According to this: https://answers.yahoo.com/question/index?qid=20120202113838AAARBHK , you should be seeing about 140 * .707 = 100 V on the DVM, so something else is going on. Probably not enough drive.

The 555's output is current limited and the TIP4x's are crappy. Add a couple of BC5x8's in darlington configuration to drive them harder.

 

[mohsen 2012]

I add a 10n 400v capacitor in the out , the voltage is down to 10 v !!!!
I thought that the circuit is tested and work 100% !!!

 

[Audioguru]

The circuit is hopeless because its designer forgot to add all its voltage drops.
You measured it with no load.
1) The output of a 555 with a 12V supply and a current of 25mA is 10.5Vp-p. Look at its datasheet to see it. It is 7Vp-p when its output current is 200mA.
2) The 100 ohm resistor has a voltage drop of 5Vp-p when the current is only 25mA then the signal through it to the bases of the output transistors is only 5.5Vp-p.
3) The output transistors cause a voltage drop of 1.8Vp-p when their base current is 25mAp-p and their collector-emitter current is 250mAp-p. Then the 9.5V winding of the transformer gets only 3.7Vp-p.
Then the output voltage of the transformer is 3.7V x 220/9.5= 85.7Vp-p which is 30.3V RMS.

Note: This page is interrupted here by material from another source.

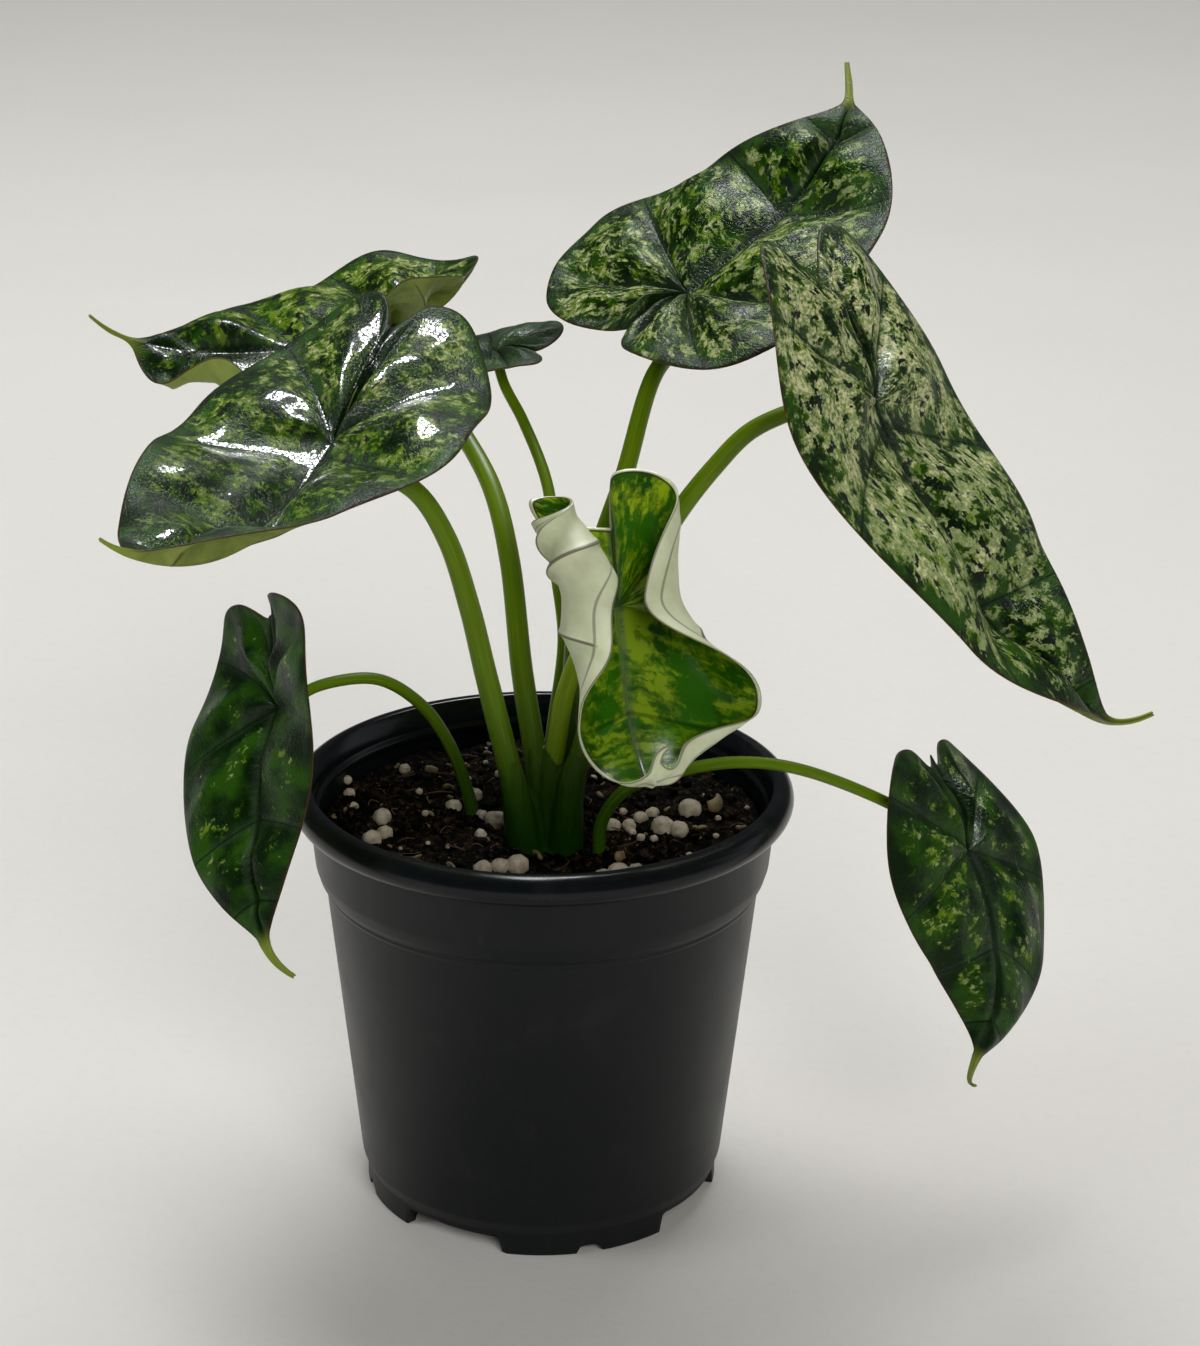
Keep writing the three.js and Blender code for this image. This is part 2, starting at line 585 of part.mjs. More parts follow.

The output power when the output voltage is only 30.3V is 3.7V x 250mA= 0.93Wp-p which is 0.33W RMS.
But you had no load so your output voltage was higher. The lousy circuit has a square wave output and has no output voltage regulation.

 

[mohsen 2012]

can you please give me a correction modified schematic of the inverter.

 

[c_mitra]

Suggest the following tests:

1. Calculate or measure (you DMM can measure frequency, right) the output frequency. Set it, using the potentiometer, to somewhere between 50-100.

2. Replace the base drive resistor of 100R with a smaller one; try 10R or 22R. Smaller is better.

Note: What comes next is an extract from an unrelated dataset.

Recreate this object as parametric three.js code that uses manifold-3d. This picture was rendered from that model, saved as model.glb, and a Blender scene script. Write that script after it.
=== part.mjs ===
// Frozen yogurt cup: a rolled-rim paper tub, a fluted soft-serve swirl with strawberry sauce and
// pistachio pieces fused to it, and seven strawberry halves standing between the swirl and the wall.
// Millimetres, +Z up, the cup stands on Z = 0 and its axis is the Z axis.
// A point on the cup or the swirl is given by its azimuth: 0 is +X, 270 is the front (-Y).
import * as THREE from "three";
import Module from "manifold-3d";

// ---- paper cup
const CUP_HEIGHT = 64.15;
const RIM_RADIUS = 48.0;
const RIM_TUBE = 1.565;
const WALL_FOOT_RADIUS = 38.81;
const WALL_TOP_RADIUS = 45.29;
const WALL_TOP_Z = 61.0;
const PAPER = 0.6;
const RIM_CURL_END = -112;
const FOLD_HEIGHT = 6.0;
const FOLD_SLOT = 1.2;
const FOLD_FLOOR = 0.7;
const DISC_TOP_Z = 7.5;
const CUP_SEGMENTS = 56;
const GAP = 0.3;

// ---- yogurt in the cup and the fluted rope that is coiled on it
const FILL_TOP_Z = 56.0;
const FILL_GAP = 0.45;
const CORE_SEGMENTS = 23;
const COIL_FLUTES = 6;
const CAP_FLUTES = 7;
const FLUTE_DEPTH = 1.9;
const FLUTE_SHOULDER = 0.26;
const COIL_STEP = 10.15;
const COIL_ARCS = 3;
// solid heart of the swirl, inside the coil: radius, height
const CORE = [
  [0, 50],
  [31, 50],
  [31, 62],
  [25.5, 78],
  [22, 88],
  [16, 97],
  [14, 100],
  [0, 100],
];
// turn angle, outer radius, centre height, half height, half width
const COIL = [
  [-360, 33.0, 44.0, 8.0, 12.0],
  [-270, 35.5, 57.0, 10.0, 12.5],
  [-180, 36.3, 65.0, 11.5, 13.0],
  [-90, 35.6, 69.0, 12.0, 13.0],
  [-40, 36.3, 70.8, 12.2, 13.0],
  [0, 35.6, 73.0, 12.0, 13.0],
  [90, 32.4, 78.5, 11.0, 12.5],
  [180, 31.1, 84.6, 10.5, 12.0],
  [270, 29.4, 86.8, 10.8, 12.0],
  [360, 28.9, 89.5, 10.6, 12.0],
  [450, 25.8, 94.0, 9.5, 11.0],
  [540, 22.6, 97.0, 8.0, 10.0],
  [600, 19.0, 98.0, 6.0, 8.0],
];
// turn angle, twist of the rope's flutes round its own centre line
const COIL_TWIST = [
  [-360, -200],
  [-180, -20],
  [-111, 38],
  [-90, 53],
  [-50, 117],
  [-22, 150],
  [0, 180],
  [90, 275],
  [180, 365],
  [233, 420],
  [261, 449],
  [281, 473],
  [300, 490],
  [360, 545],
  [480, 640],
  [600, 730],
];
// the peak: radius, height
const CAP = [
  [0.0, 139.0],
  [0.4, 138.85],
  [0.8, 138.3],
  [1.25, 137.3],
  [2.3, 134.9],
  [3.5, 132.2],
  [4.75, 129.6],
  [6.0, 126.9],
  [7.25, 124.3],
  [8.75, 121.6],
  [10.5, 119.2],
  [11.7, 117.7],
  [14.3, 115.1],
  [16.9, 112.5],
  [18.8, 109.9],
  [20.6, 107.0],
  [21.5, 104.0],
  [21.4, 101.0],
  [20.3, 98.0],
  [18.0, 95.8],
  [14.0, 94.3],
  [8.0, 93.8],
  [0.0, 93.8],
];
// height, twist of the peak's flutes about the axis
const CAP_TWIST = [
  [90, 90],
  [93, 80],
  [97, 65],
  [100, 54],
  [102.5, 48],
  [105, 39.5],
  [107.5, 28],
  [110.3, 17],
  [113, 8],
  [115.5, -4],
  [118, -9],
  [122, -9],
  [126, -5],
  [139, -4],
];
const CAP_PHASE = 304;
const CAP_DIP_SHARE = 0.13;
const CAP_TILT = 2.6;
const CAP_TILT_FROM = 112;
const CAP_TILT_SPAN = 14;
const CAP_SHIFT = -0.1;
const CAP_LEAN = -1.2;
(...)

3. The output cap (2200uF) is perhaps having a high impedance at this low frequency. Just remove it. Place a 2-5A fuse there.

 

[mohsen 2012]

OK sir , I will tell you the result....

 

[betwixt]

3. The output cap (2200uF) is perhaps having a high impedance at this low frequency. Just remove it. Place a 2-5A fuse there.

Will burn something out - probably not the fuse!

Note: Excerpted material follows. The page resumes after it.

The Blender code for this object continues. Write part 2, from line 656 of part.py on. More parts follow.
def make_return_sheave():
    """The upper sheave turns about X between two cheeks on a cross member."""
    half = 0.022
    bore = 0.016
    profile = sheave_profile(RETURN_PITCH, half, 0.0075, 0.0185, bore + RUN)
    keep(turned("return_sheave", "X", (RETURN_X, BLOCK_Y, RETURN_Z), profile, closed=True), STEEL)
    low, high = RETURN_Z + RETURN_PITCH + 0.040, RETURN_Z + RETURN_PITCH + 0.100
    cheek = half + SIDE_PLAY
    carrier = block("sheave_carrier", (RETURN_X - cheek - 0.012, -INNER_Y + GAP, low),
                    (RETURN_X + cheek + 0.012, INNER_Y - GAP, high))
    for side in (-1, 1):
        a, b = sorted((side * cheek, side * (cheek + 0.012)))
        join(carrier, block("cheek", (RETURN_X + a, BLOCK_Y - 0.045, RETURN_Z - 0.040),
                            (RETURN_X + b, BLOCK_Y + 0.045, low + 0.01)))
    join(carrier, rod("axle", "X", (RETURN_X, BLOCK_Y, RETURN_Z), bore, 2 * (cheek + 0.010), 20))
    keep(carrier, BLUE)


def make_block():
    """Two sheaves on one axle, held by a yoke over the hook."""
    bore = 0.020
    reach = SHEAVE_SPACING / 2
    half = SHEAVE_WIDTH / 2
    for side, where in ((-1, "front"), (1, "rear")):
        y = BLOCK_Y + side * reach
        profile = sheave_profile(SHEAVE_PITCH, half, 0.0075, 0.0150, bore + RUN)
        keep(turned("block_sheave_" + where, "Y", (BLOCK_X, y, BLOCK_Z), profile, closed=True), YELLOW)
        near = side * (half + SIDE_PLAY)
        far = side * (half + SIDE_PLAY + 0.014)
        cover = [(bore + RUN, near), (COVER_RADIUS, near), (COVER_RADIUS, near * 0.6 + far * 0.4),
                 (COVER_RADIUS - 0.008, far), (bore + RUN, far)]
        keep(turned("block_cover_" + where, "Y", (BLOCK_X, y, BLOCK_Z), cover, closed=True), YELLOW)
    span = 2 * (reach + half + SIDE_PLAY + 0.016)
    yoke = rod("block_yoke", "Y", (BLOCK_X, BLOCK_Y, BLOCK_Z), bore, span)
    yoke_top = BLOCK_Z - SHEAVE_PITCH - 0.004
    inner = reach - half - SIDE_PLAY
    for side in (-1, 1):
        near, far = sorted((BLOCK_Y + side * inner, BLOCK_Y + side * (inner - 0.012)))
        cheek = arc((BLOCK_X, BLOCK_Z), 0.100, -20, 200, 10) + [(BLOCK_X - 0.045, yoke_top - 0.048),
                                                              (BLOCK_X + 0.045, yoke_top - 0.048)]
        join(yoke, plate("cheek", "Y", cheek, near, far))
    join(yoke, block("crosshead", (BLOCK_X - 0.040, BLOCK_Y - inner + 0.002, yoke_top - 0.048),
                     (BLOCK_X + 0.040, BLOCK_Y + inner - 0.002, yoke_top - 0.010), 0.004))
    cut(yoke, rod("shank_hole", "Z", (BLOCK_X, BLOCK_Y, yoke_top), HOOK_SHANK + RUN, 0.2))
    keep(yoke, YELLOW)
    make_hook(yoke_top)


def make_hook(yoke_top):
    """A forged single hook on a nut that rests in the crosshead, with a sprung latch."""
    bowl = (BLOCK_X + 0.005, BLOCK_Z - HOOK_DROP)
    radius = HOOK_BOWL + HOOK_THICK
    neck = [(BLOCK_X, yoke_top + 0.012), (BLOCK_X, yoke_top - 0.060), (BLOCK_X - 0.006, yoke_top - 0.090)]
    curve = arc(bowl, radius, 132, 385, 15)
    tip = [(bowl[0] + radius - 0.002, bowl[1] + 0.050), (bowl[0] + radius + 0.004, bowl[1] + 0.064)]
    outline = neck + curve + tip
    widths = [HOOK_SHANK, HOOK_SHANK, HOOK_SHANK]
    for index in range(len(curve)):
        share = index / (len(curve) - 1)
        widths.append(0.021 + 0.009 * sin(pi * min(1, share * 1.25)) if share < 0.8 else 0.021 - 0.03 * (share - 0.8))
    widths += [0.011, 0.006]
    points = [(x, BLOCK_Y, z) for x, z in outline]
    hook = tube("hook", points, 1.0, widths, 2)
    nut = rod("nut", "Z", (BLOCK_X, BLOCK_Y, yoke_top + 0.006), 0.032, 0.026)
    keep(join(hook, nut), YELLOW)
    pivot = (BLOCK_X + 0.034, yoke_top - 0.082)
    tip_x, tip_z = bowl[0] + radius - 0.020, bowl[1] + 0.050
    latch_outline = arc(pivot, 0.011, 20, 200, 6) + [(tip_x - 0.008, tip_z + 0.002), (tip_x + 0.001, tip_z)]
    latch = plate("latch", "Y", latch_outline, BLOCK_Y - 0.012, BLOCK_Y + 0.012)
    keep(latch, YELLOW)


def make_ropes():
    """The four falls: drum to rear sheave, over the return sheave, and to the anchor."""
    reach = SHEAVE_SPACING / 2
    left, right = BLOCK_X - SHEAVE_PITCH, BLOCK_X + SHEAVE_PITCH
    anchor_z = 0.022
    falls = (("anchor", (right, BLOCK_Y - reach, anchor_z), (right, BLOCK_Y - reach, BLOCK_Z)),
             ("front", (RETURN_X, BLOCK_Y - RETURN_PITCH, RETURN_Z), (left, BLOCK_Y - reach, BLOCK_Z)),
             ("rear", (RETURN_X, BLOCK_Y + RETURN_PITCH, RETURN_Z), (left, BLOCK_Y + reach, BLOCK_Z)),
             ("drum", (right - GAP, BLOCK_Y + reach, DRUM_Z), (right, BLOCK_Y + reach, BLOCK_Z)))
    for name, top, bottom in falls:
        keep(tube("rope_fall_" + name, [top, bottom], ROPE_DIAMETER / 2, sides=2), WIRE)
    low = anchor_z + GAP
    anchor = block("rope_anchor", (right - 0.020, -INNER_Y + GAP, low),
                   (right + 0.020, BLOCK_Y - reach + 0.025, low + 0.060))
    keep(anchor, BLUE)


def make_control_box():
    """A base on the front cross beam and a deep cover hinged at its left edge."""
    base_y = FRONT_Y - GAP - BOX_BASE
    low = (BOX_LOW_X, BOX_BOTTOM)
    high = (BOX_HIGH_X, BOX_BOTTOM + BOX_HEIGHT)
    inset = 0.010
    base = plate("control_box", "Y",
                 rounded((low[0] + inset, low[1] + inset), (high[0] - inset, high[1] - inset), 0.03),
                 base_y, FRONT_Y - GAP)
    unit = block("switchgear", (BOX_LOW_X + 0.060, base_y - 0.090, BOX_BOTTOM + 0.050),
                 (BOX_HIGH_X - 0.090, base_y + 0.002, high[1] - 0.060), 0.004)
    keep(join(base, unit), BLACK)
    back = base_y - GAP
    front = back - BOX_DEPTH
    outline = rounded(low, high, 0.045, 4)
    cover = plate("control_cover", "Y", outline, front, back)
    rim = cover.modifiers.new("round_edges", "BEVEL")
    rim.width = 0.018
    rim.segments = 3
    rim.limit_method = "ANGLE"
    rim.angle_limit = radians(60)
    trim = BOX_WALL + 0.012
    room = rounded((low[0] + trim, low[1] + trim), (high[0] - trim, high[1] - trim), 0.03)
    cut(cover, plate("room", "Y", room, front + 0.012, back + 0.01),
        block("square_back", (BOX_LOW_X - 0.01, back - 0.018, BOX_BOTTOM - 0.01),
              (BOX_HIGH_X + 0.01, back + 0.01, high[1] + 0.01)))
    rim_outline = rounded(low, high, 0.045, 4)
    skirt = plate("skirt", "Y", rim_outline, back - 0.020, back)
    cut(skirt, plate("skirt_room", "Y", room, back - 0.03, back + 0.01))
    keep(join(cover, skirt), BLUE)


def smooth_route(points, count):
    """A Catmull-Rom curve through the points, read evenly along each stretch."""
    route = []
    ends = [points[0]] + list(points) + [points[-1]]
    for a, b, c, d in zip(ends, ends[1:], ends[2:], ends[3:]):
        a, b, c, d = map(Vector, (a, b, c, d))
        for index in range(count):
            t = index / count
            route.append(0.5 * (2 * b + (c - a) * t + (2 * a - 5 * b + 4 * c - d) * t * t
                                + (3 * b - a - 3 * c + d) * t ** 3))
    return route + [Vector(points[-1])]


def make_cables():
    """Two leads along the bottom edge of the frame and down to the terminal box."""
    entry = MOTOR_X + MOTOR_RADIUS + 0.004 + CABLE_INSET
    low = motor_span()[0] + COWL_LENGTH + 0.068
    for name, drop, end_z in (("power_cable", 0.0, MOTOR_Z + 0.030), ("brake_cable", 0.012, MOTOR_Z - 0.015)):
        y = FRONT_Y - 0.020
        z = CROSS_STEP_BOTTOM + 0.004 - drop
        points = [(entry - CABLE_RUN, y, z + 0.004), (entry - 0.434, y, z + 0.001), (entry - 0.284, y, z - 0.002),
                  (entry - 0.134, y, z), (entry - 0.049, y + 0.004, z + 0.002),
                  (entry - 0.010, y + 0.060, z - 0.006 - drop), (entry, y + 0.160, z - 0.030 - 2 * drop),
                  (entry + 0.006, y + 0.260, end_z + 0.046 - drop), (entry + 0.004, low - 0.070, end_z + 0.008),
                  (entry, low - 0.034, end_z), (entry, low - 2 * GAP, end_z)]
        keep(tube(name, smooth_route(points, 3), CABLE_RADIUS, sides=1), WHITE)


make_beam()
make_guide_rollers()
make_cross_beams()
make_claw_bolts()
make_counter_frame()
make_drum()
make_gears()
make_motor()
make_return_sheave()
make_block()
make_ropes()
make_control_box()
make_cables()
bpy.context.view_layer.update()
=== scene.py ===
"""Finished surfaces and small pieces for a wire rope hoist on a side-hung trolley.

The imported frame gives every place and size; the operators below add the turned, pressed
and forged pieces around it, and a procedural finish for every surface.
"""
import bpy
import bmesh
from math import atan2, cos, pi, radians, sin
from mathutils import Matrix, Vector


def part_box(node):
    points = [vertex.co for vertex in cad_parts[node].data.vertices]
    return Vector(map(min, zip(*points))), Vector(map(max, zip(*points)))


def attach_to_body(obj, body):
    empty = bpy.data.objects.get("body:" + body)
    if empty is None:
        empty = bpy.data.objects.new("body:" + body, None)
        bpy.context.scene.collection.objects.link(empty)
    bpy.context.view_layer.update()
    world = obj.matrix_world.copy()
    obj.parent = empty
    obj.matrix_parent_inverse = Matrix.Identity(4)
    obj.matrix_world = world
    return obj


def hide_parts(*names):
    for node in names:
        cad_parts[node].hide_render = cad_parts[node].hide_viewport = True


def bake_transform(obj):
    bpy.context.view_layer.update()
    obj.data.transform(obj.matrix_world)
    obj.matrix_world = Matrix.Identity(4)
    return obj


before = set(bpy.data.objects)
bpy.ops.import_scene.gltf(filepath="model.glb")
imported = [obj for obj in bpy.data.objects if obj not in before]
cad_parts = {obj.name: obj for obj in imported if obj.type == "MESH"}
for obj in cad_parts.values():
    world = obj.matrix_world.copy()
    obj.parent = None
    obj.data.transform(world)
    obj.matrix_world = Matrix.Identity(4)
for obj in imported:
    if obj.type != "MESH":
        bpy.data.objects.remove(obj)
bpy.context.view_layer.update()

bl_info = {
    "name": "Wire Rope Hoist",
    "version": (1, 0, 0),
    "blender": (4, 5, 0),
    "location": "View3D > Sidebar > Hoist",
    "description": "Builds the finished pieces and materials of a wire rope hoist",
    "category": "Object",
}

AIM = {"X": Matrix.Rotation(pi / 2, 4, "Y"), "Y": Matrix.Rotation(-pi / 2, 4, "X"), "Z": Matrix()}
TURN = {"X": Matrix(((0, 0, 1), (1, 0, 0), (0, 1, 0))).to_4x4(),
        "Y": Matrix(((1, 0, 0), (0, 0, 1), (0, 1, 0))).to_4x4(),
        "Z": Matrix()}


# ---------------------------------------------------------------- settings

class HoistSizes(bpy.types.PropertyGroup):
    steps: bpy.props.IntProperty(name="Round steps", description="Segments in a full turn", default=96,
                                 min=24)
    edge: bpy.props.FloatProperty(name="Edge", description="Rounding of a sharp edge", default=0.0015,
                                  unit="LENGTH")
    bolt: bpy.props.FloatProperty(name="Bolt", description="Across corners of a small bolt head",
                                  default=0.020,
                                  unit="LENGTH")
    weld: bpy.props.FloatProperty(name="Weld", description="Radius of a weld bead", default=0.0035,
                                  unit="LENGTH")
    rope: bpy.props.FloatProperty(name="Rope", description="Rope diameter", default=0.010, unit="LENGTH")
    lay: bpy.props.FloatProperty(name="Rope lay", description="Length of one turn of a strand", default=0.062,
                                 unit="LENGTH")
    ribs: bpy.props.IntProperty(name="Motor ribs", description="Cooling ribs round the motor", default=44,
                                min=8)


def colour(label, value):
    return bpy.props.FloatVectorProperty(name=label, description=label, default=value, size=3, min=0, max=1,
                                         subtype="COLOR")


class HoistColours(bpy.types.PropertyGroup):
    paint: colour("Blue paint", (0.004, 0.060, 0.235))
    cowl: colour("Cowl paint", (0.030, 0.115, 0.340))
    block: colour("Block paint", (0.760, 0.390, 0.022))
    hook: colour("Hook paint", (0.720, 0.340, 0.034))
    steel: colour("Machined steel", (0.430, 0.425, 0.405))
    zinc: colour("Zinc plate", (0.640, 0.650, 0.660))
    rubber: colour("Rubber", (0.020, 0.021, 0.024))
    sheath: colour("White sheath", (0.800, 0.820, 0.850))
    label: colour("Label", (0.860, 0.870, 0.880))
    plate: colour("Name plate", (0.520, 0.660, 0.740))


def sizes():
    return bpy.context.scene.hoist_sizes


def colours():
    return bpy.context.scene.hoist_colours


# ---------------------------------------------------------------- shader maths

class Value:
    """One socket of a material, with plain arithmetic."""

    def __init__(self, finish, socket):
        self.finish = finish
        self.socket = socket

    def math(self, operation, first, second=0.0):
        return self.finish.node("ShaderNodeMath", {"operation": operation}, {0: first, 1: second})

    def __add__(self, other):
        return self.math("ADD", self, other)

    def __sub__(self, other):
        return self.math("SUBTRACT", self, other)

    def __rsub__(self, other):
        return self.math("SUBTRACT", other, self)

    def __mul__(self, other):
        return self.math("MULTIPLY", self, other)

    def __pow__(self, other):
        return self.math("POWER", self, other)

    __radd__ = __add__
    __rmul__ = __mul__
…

You could try increasing the value but the circuit is incapable of producing more than a few Watts output anyway. The 555 will not be able to produce enough output current to fully saturate the transistors. It isn't the most efficient of designs by far.

Brian.

 

[ydtech]

At 50 Hz Xc is 1.2 ohms, not counting harmonics. Most power transformers can go to a few hundred Hz before getting excessively lossy.

 

[Audioguru]

How much output power do you want?
Here is a simple 100W inverter that produces a squarewave output. Its voltage is not regulated so it will be too high with a light or no load and will be low with its rated 100W load. A short circuit or overload on its output will destroy it. It does not detect a low battery voltage and shut off so if it runs too long its battery will be ruined. https://www.electronicshub.org/simple-100w-inverter/

Wait a minute! It has wrong parts values, is missing some parts, has un-needed zener diodes and its transformer voltage is not listed.
The 250 ohm pot R10 adjusting the frequency of the CD4047 should be more than 10k ohms so use a fixed 47k resistor then C1 should be a 5% film 0.1uF (100nF) capacitor.
The transformer should be 20V center-tapped and 120VA to 150VA.
I fixed most of its schematic:

 

[mohsen 2012]

I try removing the 2200 cap but the voltage down at 15 !!!
so i want to build other one

 

[Audioguru]

If you remove the capacitor then the low voltage winding of the transformer gets half-wave positive pulses instead of AC. The pulses are for half of each cycle and is 0V for the other half. Then the output voltage is half of when the circuit has the output coupling capacitor. A squarewave inverter is supposed to have an AC output that has a positive pulse for the first half of each cycle then immediately produces a negative pulse for the other half.

Your tiny little transformer and battery might supply only 40W for one hour.

 

[c_mitra]

Can you please check the transisors too? Are they getting very hot? I check from their datasheets that they do not have high gain and need lots of drive.

 

[Audioguru]

Can you please check the transisors too? Are they getting very hot? I check from their datasheets that they do not have high gain and need lots of drive.

How can the transistors get hot when they have no load?

The circuit is not a linear audio amplifier that uses plenty of collector to emitter voltage (4V in the datasheet) so it has a current gain (hFE) of 40. Instead the transistors switch from saturation (fully turned on with a low collector to emitter voltage) to cutoff. Like every other transistor, for it to saturate its base current must be 1/10th its collector current, the TIP41 has a max saturation voltage loss of 1.5V when its collector current is 6A and its base current is 600mA. But the 555 has a maximum allowed output current of only 200mA and the 100 ohm series base resistor needs 60V across it if the base current is 600mA or needs 20V across it if the base current is 200mA. Therefore the 100 ohm resistors have values much too high and the 555 cannot supply enough output current.

 

[ydtech]

What you describe is the common emitter case, and is correct. But in this case the transistors are emitter followers. So the emitters go to whatever voltage the 555/100R combo permits, leaving quite a bit of Vce for the transistors to dissipate. I do suspect there's not all that much current so they're likely not going to be seriously hot.